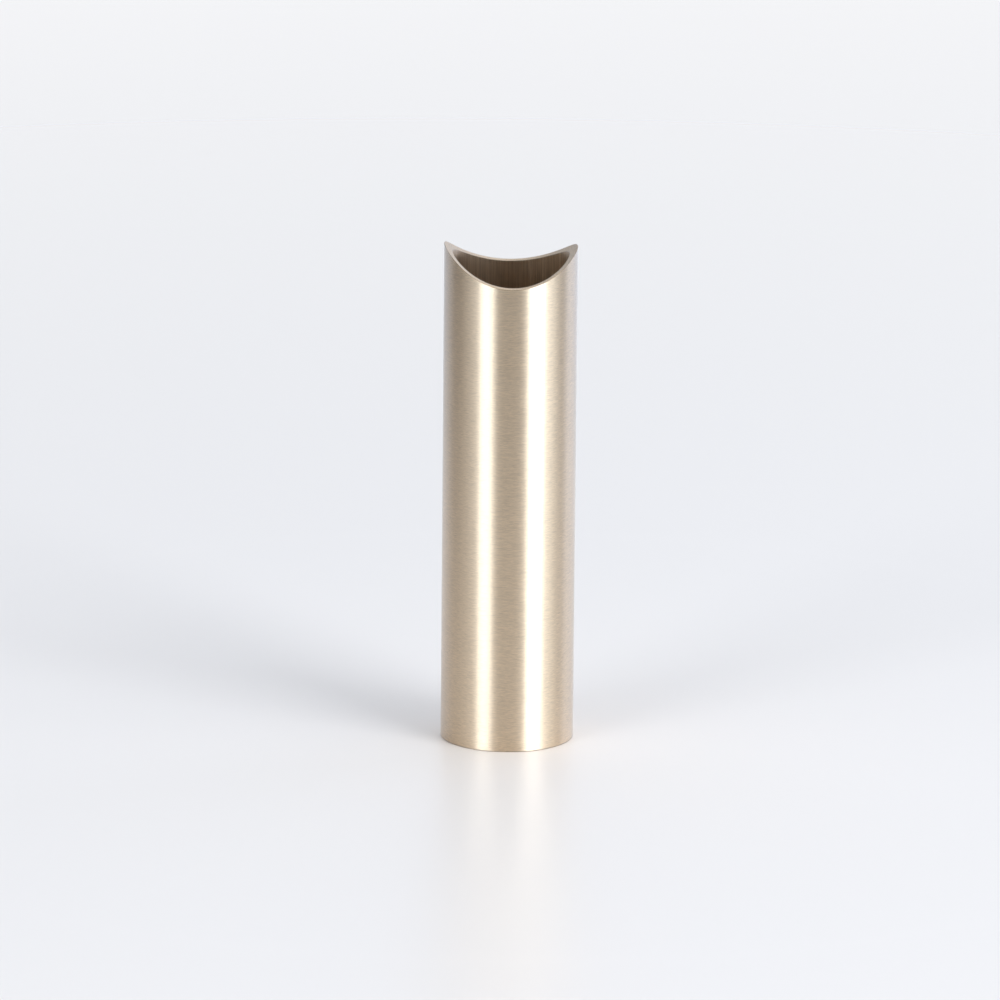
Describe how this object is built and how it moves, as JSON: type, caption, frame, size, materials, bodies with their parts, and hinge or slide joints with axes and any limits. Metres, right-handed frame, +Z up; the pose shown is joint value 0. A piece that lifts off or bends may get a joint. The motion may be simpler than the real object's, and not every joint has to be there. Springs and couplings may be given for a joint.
{
  "type": "candle mold",
  "caption": "Upright brass tube mold for casting a dinner candle, with a saddle-cut mouth, a removable plug in its foot and a screw that pinches the wick.",
  "frame": {"origin": "centre of the tube's foot, on the surface that it stands on", "axes": "+Z up along the tube; the two horns of the mouth point along +X and -X, and its two low points lie at +Y and -Y"},
  "size_m": [0.0254, 0.0254, 0.0966],
  "materials": {
    "brushed_brass": "pale champagne brass, brushed round the tube, dark inside the bore",
    "turned_brass": "plain brass with fine turning marks",
    "silicone_rubber": "matt rust-red silicone"
  },
  "bodies": {
    "mold": {"mold_tube": "brushed_brass"},
    "base": {"base_plug": "turned_brass", "plug_o_ring": "silicone_rubber"},
    "washer": {"screw_washer": "silicone_rubber"},
    "screw": {"wick_screw": "turned_brass"}
  },
  "joints": [
    {"name": "plug_slide", "type": "slide", "parent": "mold", "child": "base", "axis": [0, 0, 1], "range_m": [-0.016, 0.0782]},
    {"name": "washer_travel", "type": "slide", "parent": "base", "child": "washer", "axis": [0, 0, -1], "range_m": [0, 0.0035]},
    {"name": "screw_turn", "type": "hinge", "parent": "washer", "child": "screw", "pos_m": [0, 0, 0.0027], "axis": [0, 0, -1], "range_deg": [0, 1800]}
  ],
  "couplings": [
    {"joint": "screw_turn", "follows": "washer_travel", "rad_per_m": 8976}
  ]
}
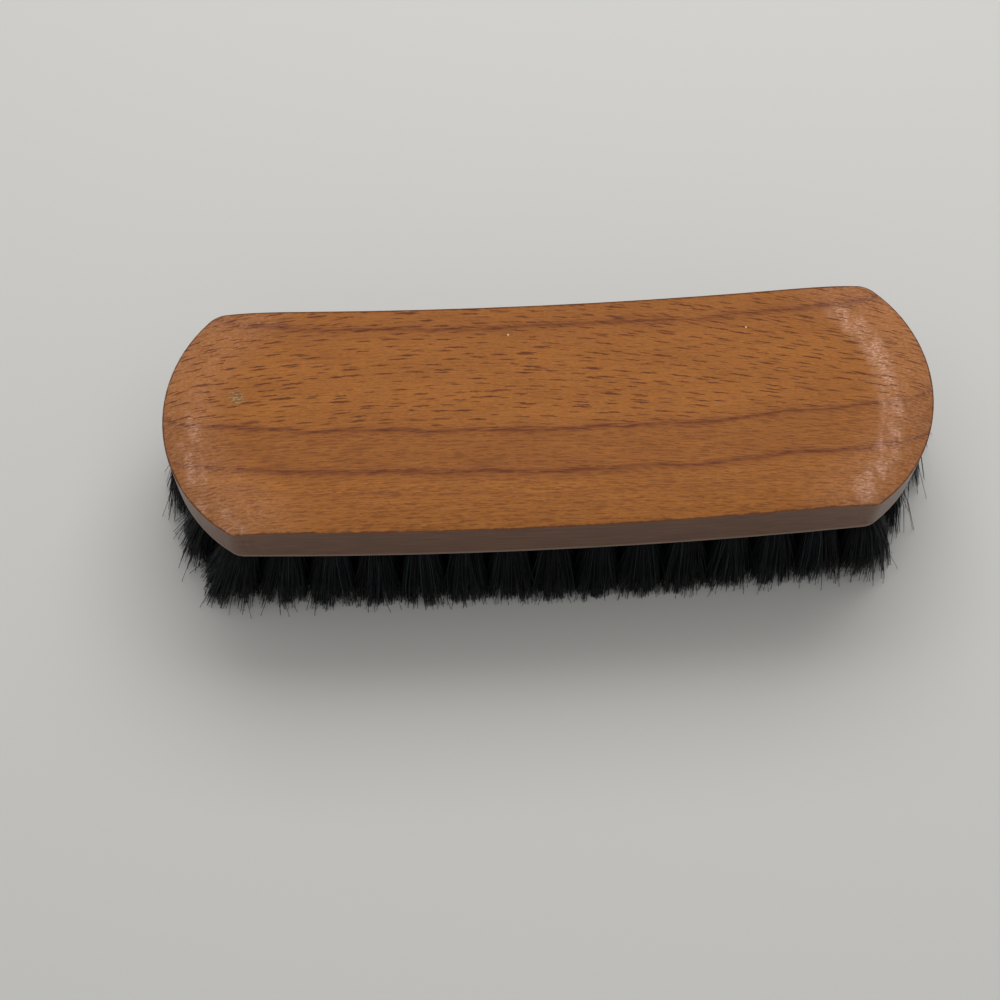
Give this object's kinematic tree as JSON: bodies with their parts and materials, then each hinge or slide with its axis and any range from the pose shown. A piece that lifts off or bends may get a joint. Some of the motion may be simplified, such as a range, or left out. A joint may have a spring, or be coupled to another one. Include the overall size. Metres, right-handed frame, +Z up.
{
  "type": "shoe shine brush",
  "caption": "Hand brush for polishing shoes: a varnished beech block with round ends and staggered tufts of black horsehair set in drilled holes.",
  "frame": {"origin": "middle of the brush seen from above, on the plane of the trimmed bristle tips", "axes": "+X along the length, -Y to the near long side, which bows out slightly, +Z up through the bristles to the back of the block"},
  "size_m": [0.1802, 0.0612, 0.041],
  "materials": {
    "beech": "orange-brown stain under thin satin varnish",
    "horsehair": "black, with a low blue-grey sheen",
    "anchor_wire": "drawn flat wire"
  },
  "bodies": {
    "root": {"block": "beech", "tuft_column_01": "horsehair", "tuft_column_02": "horsehair", "tuft_column_03": "horsehair", "tuft_column_04": "horsehair", "tuft_column_05": "horsehair", "tuft_column_06": "horsehair", "tuft_column_07": "horsehair", "tuft_column_08": "horsehair", "tuft_column_09": "horsehair", "tuft_column_10": "horsehair", "tuft_column_11": "horsehair", "tuft_column_12": "horsehair", "tuft_column_13": "horsehair", "tuft_column_14": "horsehair", "tuft_column_15": "horsehair", "tuft_column_16": "horsehair", "tuft_column_17": "horsehair", "tuft_column_18": "horsehair", "tuft_column_19": "horsehair", "tuft_column_20": "horsehair", "tuft_column_21": "horsehair", "tuft_column_22": "horsehair", "tuft_column_23": "horsehair", "tuft_column_24": "horsehair", "tuft_column_25": "horsehair", "tuft_column_26": "horsehair", "tuft_column_27": "horsehair", "tuft_column_28": "horsehair", "tuft_column_29": "horsehair", "tuft_column_30": "horsehair", "tuft_column_31": "horsehair", "tuft_column_32": "horsehair", "tuft_column_33": "horsehair", "anchor_row_1": "anchor_wire", "anchor_row_2": "anchor_wire", "anchor_row_3": "anchor_wire", "anchor_row_4": "anchor_wire", "anchor_row_5": "anchor_wire"}
  },
  "joints": []
}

◆ **BRIEF**
Every entry above needs to be quoted exactly.

◆ **EXERCISE ANSWER**
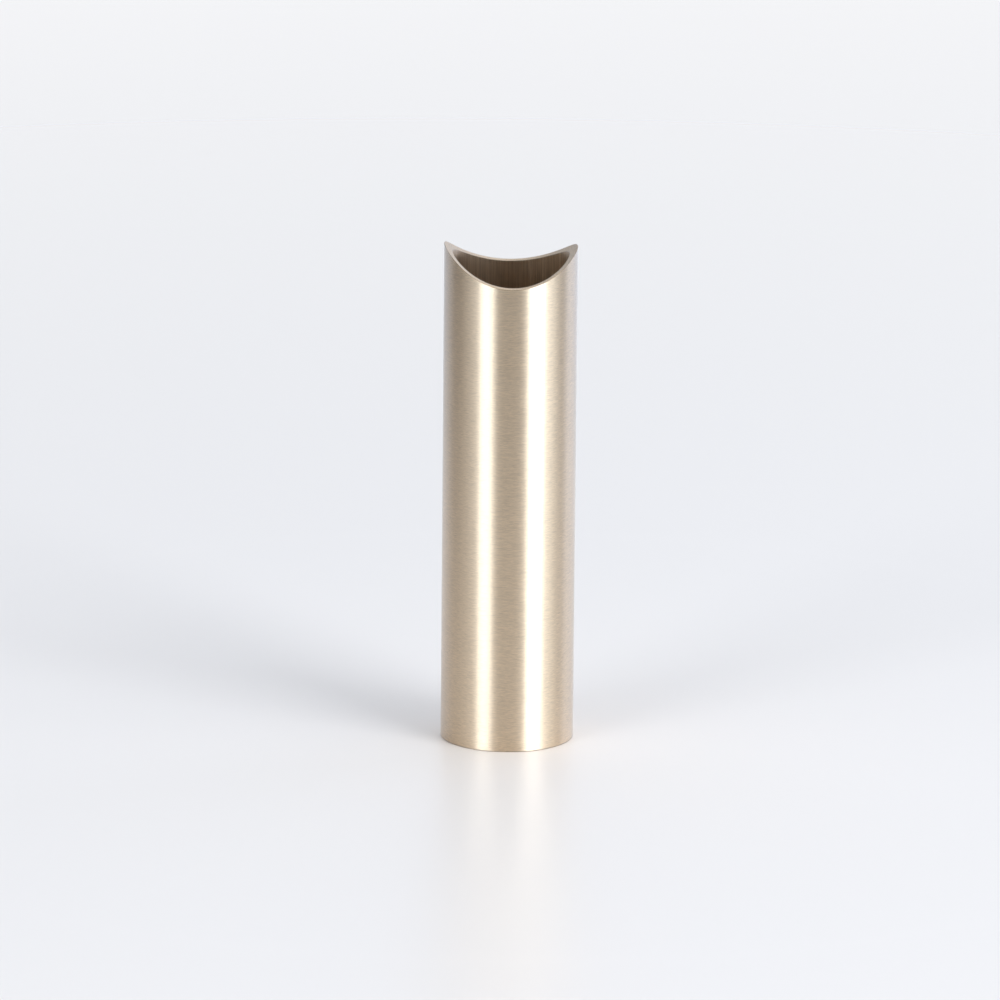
Describe how this object is built and how it moves, as JSON: type, caption, frame, size, materials, bodies with their parts, and hinge or slide joints with axes and any limits. Metres, right-handed frame, +Z up; the pose shown is joint value 0. A piece that lifts off or bends may get a joint. The motion may be simpler than the real object's, and not every joint has to be there. Springs and couplings may be given for a joint.
{
  "type": "candle mold",
  "caption": "Upright brass tube mold for casting a dinner candle, with a saddle-cut mouth, a removable plug in its foot and a screw that pinches the wick.",
  "frame": {"origin": "centre of the tube's foot, on the surface that it stands on", "axes": "+Z up along the tube; the two horns of the mouth point along +X and -X, and its two low points lie at +Y and -Y"},
  "size_m": [0.0254, 0.0254, 0.0966],
  "materials": {
    "brushed_brass": "pale champagne brass, brushed round the tube, dark inside the bore",
    "turned_brass": "plain brass with fine turning marks",
    "silicone_rubber": "matt rust-red silicone"
  },
  "bodies": {
    "mold": {"mold_tube": "brushed_brass"},
    "base": {"base_plug": "turned_brass", "plug_o_ring": "silicone_rubber"},
    "washer": {"screw_washer": "silicone_rubber"},
    "screw": {"wick_screw": "turned_brass"}
  },
  "joints": [
    {"name": "plug_slide", "type": "slide", "parent": "mold", "child": "base", "axis": [0, 0, 1], "range_m": [-0.016, 0.0782]},
    {"name": "washer_travel", "type": "slide", "parent": "base", "child": "washer", "axis": [0, 0, -1], "range_m": [0, 0.0035]},
    {"name": "screw_turn", "type": "hinge", "parent": "washer", "child": "screw", "pos_m": [0, 0, 0.0027], "axis": [0, 0, -1], "range_deg": [0, 1800]}
  ],
  "couplings": [
    {"joint": "screw_turn", "follows": "washer_travel", "rad_per_m": 8976}
  ]
}
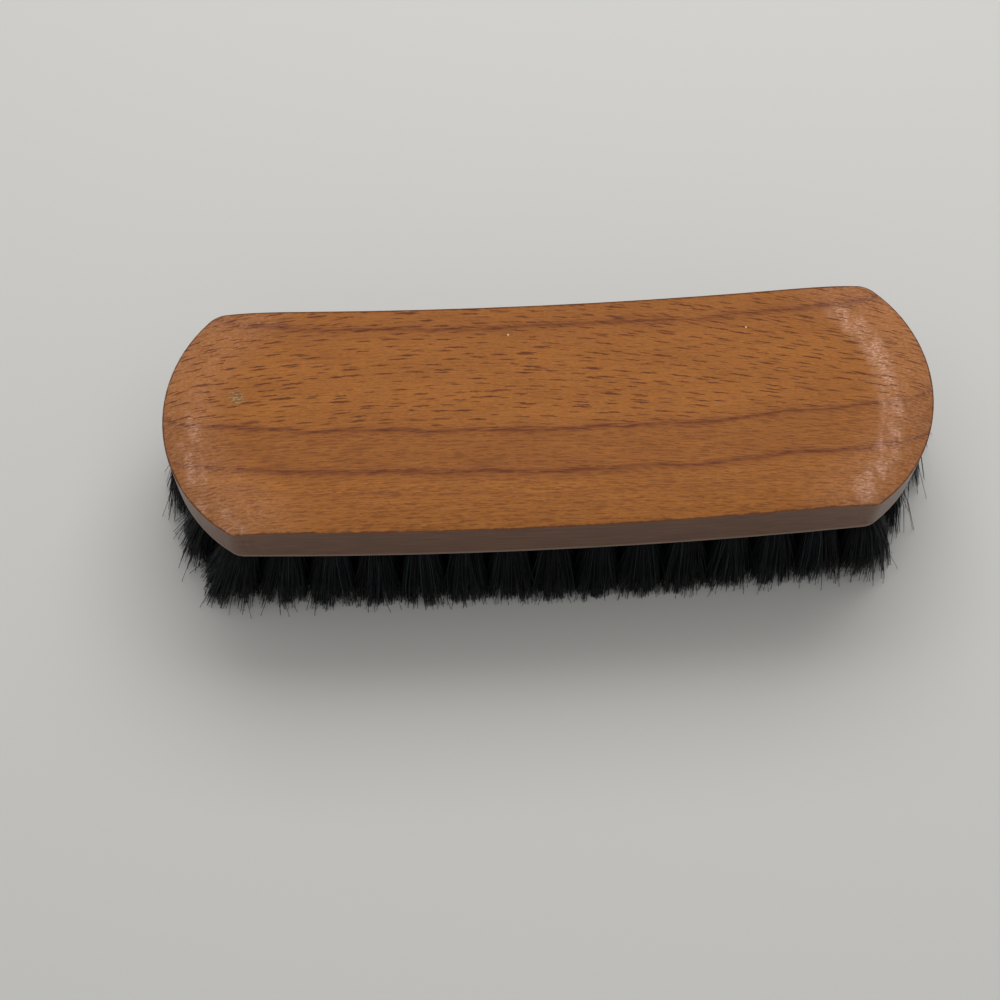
Give this object's kinematic tree as JSON: bodies with their parts and materials, then each hinge or slide with its axis and any range from the pose shown. A piece that lifts off or bends may get a joint. Some of the motion may be simplified, such as a range, or left out. A joint may have a spring, or be coupled to another one. Include the overall size. Metres, right-handed frame, +Z up.
{
  "type": "shoe shine brush",
  "caption": "Hand brush for polishing shoes: a varnished beech block with round ends and staggered tufts of black horsehair set in drilled holes.",
  "frame": {"origin": "middle of the brush seen from above, on the plane of the trimmed bristle tips", "axes": "+X along the length, -Y to the near long side, which bows out slightly, +Z up through the bristles to the back of the block"},
  "size_m": [0.1802, 0.0612, 0.041],
  "materials": {
    "beech": "orange-brown stain under thin satin varnish",
    "horsehair": "black, with a low blue-grey sheen",
    "anchor_wire": "drawn flat wire"
  },
  "bodies": {
    "root": {"block": "beech", "tuft_column_01": "horsehair", "tuft_column_02": "horsehair", "tuft_column_03": "horsehair", "tuft_column_04": "horsehair", "tuft_column_05": "horsehair", "tuft_column_06": "horsehair", "tuft_column_07": "horsehair", "tuft_column_08": "horsehair", "tuft_column_09": "horsehair", "tuft_column_10": "horsehair", "tuft_column_11": "horsehair", "tuft_column_12": "horsehair", "tuft_column_13": "horsehair", "tuft_column_14": "horsehair", "tuft_column_15": "horsehair", "tuft_column_16": "horsehair", "tuft_column_17": "horsehair", "tuft_column_18": "horsehair", "tuft_column_19": "horsehair", "tuft_column_20": "horsehair", "tuft_column_21": "horsehair", "tuft_column_22": "horsehair", "tuft_column_23": "horsehair", "tuft_column_24": "horsehair", "tuft_column_25": "horsehair", "tuft_column_26": "horsehair", "tuft_column_27": "horsehair", "tuft_column_28": "horsehair", "tuft_column_29": "horsehair", "tuft_column_30": "horsehair", "tuft_column_31": "horsehair", "tuft_column_32": "horsehair", "tuft_column_33": "horsehair", "anchor_row_1": "anchor_wire", "anchor_row_2": "anchor_wire", "anchor_row_3": "anchor_wire", "anchor_row_4": "anchor_wire", "anchor_row_5": "anchor_wire"}
  },
  "joints": []
}